TASK STATEMENT:
Print out every line, exactly as written.

# start of MATERIALS PROVIDED

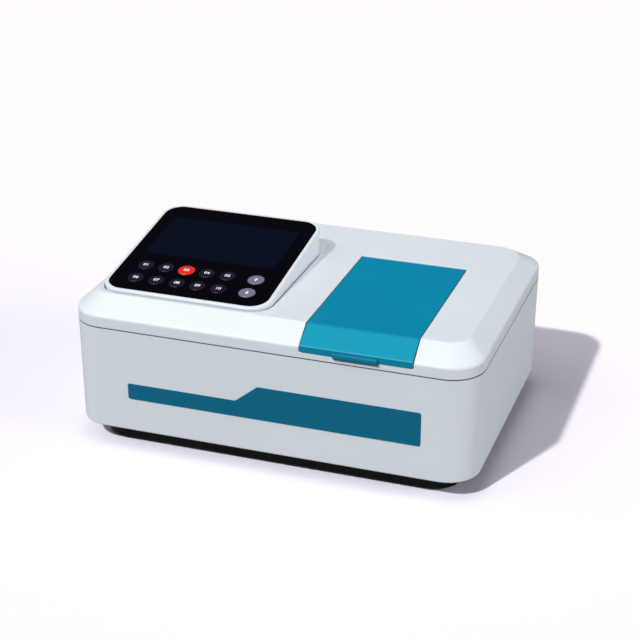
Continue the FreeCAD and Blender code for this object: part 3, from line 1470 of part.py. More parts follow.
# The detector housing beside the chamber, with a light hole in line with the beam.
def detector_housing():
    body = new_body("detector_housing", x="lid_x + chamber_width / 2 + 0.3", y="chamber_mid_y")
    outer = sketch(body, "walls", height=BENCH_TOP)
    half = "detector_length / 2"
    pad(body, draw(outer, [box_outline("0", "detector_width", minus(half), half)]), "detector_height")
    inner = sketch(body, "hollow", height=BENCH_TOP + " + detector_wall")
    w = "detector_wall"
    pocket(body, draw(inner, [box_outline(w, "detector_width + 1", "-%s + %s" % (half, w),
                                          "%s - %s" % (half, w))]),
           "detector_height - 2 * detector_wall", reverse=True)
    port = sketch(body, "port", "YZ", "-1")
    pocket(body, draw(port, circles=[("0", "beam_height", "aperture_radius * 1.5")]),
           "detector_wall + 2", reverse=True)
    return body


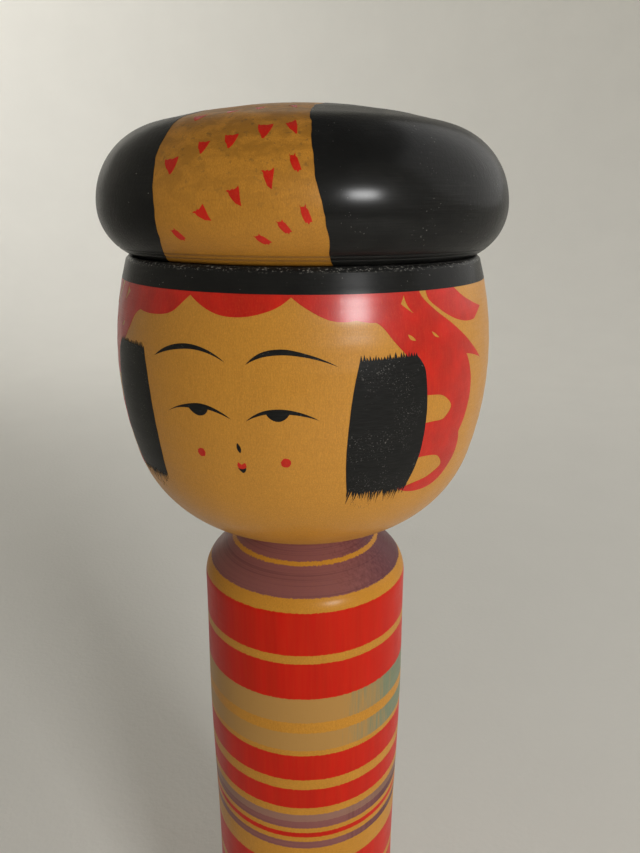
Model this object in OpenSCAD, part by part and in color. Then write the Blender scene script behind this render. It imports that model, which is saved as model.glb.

# end of MATERIALS PROVIDED

PROBLEM SOLUTION:
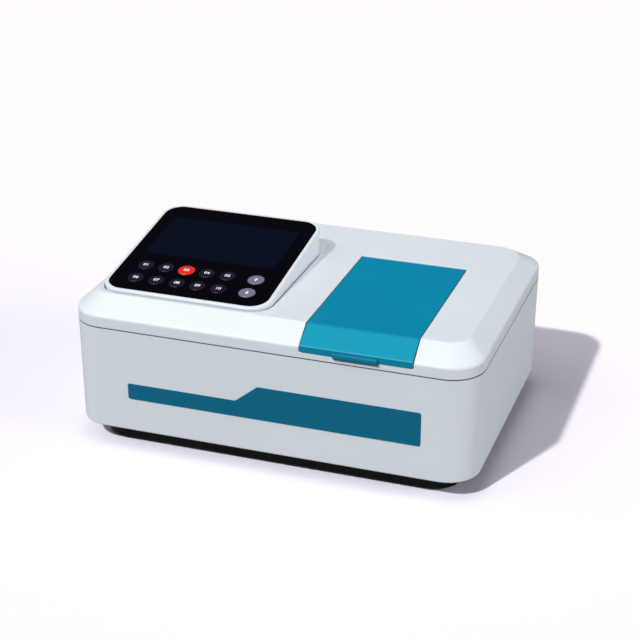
Continue the FreeCAD and Blender code for this object: part 3, from line 1470 of part.py. More parts follow.
# The detector housing beside the chamber, with a light hole in line with the beam.
def detector_housing():
    body = new_body("detector_housing", x="lid_x + chamber_width / 2 + 0.3", y="chamber_mid_y")
    outer = sketch(body, "walls", height=BENCH_TOP)
    half = "detector_length / 2"
    pad(body, draw(outer, [box_outline("0", "detector_width", minus(half), half)]), "detector_height")
    inner = sketch(body, "hollow", height=BENCH_TOP + " + detector_wall")
    w = "detector_wall"
    pocket(body, draw(inner, [box_outline(w, "detector_width + 1", "-%s + %s" % (half, w),
                                          "%s - %s" % (half, w))]),
           "detector_height - 2 * detector_wall", reverse=True)
    port = sketch(body, "port", "YZ", "-1")
    pocket(body, draw(port, circles=[("0", "beam_height", "aperture_radius * 1.5")]),
           "detector_wall + 2", reverse=True)
    return body


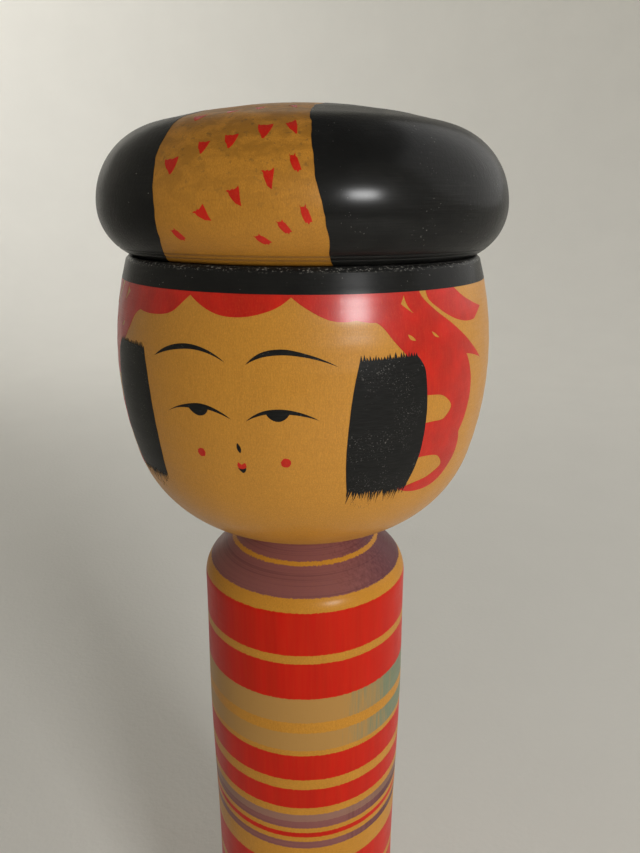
Model this object in OpenSCAD, part by part and in color. Then write the Blender scene script behind this render. It imports that model, which is saved as model.glb.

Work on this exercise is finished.